_What is needed_.
Reproduce the entries shown below only from the line with "for corner in" down to the line with "# Lines and curves", keeping both end lines and copying each one exactly.

_Materials provided_.
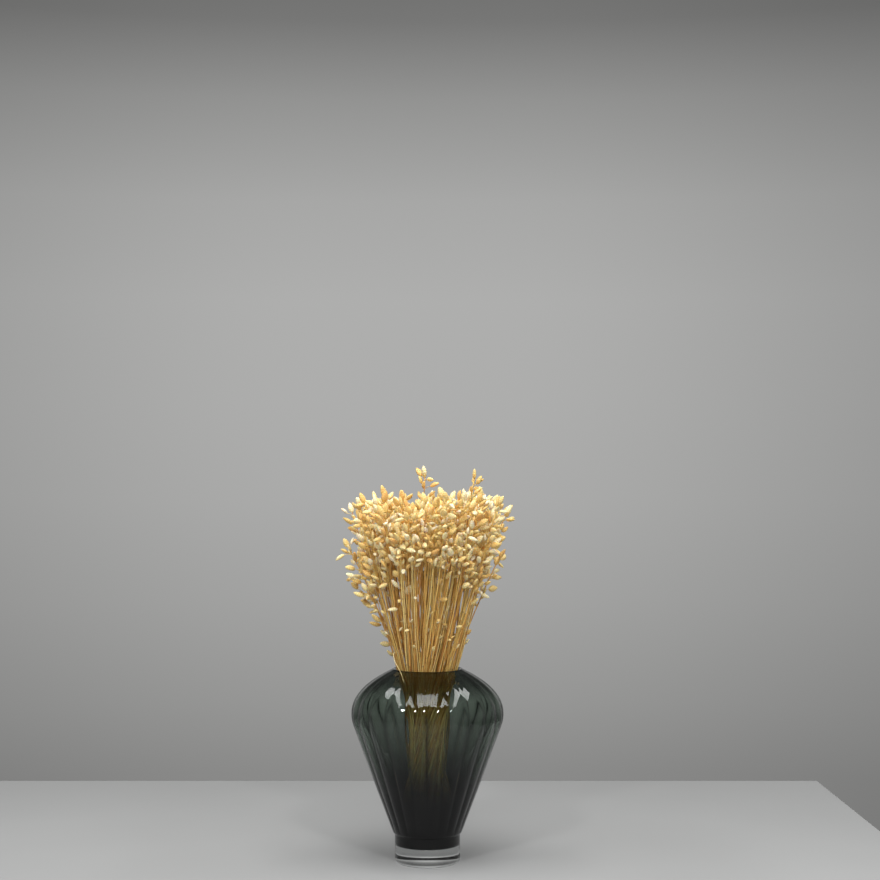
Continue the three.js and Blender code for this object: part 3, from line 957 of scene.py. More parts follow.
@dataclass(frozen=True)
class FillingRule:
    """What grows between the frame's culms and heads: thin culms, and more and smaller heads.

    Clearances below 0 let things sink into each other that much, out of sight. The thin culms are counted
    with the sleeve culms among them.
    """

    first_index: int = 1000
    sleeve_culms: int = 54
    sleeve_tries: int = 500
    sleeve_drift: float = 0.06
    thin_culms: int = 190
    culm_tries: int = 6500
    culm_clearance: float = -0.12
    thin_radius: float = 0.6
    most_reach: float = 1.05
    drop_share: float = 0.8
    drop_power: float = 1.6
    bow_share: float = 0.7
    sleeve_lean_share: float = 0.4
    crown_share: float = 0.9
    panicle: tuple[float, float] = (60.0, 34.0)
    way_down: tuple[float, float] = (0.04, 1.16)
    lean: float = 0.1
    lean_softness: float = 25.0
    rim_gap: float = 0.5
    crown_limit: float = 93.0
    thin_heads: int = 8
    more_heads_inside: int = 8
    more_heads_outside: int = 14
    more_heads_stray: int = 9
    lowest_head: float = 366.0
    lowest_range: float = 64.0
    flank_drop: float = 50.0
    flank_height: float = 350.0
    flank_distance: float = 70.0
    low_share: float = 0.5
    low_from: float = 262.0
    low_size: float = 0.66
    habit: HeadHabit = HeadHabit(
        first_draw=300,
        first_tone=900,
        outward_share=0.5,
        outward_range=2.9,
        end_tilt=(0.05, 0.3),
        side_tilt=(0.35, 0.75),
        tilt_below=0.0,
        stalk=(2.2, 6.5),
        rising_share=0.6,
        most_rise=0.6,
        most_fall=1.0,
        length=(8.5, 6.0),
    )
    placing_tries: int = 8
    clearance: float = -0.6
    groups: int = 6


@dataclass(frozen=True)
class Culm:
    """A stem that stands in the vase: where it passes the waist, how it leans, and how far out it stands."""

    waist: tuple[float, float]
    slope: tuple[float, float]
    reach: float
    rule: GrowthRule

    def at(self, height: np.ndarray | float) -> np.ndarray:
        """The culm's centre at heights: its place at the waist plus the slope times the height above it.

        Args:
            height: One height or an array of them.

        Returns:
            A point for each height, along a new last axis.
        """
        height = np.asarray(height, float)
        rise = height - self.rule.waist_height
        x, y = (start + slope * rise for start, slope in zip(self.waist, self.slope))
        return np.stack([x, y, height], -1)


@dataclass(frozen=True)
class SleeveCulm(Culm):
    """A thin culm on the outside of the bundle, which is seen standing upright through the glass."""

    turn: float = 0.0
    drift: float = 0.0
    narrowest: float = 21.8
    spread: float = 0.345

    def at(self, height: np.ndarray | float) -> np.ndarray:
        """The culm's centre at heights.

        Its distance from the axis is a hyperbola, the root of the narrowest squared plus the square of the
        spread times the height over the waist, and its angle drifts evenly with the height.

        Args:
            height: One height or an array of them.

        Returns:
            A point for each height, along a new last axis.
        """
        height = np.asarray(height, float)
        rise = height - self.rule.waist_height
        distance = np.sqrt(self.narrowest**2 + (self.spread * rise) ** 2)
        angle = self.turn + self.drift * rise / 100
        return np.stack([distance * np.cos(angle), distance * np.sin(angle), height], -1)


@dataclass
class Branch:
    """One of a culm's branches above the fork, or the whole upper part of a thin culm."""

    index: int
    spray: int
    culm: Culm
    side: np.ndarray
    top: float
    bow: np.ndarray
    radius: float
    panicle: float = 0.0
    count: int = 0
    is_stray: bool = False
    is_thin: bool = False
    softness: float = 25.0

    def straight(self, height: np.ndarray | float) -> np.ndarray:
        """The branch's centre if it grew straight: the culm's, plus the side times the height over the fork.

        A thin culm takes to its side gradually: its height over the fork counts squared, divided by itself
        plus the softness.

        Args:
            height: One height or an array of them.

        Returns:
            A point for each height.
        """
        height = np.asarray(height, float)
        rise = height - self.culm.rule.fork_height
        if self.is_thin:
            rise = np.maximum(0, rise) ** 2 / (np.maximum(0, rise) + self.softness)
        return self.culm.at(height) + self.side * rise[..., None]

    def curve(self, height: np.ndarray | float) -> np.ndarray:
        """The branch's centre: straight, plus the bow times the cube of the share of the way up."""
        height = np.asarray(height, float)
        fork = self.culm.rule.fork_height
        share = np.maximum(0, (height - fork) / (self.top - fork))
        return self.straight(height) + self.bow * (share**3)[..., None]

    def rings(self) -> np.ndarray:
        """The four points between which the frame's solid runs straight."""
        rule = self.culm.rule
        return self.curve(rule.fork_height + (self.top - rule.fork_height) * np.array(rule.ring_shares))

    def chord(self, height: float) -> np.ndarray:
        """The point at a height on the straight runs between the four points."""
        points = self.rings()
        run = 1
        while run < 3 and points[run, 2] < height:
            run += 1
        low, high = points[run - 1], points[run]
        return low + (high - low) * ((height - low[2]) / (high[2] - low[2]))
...
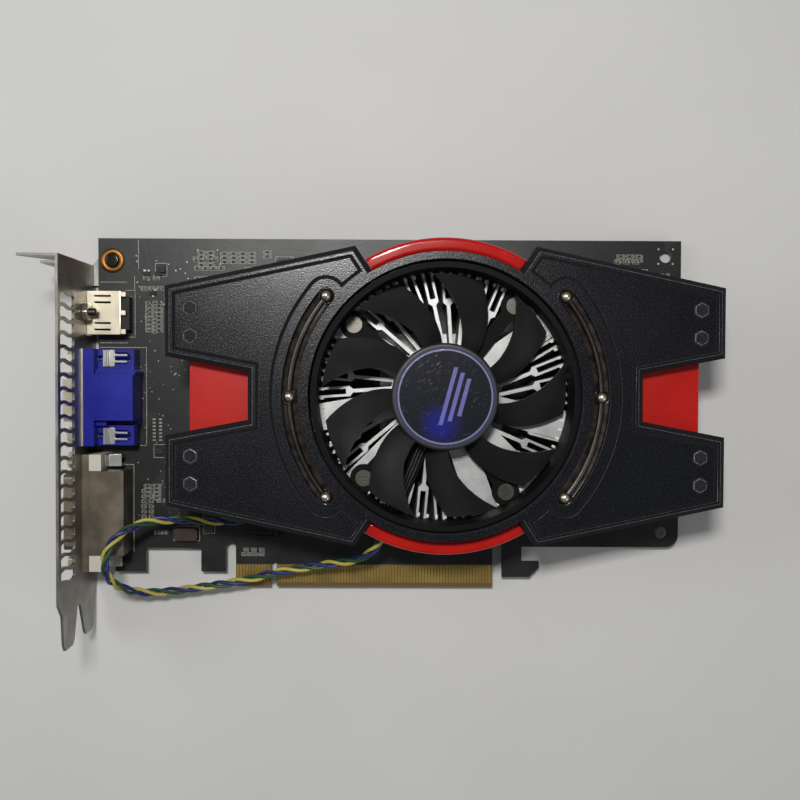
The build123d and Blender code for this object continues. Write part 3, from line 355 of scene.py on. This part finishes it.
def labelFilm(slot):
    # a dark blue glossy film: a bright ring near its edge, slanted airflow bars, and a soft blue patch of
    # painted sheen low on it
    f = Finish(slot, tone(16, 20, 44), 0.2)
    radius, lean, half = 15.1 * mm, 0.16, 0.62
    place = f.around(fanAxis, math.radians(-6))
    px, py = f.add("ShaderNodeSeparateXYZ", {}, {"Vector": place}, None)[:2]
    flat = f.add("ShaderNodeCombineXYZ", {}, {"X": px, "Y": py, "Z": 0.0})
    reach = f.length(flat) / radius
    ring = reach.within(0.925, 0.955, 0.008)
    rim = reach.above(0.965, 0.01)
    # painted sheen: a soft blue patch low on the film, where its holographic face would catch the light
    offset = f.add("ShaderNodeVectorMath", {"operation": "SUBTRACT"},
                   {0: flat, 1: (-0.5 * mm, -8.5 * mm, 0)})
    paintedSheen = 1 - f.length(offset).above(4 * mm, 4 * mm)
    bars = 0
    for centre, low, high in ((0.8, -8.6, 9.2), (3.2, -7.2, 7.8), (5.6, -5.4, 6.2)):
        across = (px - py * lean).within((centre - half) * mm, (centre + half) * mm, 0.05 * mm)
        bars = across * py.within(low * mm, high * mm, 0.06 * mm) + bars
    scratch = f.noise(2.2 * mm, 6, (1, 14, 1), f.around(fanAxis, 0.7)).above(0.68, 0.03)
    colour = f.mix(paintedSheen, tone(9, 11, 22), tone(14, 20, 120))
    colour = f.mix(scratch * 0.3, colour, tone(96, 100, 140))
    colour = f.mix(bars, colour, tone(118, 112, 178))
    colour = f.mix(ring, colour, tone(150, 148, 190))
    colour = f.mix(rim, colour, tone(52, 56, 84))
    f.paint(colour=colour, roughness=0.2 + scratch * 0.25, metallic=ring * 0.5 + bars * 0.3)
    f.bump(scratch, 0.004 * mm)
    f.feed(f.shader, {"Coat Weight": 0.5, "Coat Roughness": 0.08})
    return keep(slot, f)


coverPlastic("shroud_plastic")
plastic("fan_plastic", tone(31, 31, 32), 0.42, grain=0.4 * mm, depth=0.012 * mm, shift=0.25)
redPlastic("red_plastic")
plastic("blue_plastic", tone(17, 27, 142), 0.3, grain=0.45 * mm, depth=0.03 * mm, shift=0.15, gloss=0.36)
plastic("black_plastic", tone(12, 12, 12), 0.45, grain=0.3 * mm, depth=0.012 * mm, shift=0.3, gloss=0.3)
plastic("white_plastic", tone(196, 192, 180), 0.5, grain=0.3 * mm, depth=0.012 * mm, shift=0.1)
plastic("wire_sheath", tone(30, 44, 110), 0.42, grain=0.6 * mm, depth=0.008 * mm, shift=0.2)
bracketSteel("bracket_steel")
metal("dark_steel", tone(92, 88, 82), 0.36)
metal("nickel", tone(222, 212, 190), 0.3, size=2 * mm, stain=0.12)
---
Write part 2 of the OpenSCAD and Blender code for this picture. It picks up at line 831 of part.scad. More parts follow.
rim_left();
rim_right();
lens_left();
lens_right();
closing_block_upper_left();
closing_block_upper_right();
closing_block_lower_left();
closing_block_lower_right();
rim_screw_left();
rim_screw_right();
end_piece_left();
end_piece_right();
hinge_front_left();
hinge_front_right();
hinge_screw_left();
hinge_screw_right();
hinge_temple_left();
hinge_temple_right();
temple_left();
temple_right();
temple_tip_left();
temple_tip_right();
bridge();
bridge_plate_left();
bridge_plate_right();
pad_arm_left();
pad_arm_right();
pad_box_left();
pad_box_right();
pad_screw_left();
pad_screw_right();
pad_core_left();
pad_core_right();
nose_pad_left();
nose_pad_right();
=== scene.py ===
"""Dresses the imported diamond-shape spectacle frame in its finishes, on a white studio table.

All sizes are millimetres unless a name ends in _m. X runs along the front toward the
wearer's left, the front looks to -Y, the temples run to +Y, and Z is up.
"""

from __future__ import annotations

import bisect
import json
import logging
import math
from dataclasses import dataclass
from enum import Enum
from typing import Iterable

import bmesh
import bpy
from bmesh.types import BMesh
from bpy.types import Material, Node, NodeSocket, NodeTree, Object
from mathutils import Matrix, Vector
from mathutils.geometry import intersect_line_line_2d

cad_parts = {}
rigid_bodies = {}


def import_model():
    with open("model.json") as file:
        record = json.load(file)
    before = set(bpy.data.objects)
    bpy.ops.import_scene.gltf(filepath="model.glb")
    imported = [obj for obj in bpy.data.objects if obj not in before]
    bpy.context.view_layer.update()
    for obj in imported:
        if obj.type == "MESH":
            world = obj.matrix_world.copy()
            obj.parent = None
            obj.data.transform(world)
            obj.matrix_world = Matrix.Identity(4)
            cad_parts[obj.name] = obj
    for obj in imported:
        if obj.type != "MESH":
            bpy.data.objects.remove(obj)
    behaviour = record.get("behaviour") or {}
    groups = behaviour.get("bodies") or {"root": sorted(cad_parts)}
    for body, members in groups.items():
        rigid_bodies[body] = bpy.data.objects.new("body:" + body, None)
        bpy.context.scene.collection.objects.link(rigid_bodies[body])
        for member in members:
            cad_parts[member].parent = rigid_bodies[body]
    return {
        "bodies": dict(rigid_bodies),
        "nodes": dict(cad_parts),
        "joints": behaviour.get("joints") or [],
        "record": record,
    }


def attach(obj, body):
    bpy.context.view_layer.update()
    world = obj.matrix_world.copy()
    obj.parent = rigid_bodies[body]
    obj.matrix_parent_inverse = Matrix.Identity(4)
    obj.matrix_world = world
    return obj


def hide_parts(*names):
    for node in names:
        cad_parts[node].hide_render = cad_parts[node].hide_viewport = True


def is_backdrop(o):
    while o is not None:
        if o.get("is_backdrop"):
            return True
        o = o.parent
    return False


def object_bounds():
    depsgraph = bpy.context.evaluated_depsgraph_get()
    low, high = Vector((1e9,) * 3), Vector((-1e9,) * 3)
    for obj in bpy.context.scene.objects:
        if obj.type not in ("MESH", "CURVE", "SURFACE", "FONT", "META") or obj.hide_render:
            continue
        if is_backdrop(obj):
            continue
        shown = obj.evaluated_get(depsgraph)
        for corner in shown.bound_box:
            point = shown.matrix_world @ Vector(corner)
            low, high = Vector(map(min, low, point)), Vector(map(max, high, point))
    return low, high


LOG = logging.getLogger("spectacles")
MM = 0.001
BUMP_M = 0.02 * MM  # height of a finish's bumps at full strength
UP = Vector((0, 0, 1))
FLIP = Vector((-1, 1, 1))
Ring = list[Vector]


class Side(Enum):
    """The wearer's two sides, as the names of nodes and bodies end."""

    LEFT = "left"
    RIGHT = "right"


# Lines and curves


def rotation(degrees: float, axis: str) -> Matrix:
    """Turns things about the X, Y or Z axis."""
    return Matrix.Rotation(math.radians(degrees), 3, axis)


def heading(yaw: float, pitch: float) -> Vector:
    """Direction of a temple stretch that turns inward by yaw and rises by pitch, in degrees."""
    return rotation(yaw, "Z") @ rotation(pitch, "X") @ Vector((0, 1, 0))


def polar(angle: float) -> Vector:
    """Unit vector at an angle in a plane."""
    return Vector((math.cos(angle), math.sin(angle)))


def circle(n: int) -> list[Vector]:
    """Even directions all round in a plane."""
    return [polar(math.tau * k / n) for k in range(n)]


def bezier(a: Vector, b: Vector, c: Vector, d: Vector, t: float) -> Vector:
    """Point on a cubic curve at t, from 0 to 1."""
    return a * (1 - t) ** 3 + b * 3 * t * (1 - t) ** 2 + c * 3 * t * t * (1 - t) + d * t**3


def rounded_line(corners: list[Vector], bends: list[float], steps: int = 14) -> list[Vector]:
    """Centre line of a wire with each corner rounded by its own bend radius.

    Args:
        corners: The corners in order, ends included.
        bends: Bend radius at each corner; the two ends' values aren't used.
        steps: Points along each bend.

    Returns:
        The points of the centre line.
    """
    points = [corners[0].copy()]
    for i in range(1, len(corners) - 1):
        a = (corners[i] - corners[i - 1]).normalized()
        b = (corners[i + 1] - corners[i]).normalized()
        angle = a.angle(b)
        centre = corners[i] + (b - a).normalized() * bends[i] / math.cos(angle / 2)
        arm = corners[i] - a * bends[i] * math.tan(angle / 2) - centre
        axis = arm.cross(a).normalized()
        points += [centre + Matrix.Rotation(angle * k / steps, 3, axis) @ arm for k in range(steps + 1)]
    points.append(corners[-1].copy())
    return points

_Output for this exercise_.
        for corner in shown.bound_box:
            point = shown.matrix_world @ Vector(corner)
            low, high = Vector(map(min, low, point)), Vector(map(max, high, point))
    return low, high


LOG = logging.getLogger("spectacles")
MM = 0.001
BUMP_M = 0.02 * MM  # height of a finish's bumps at full strength
UP = Vector((0, 0, 1))
FLIP = Vector((-1, 1, 1))
Ring = list[Vector]


class Side(Enum):
    """The wearer's two sides, as the names of nodes and bodies end."""

    LEFT = "left"
    RIGHT = "right"


# Lines and curves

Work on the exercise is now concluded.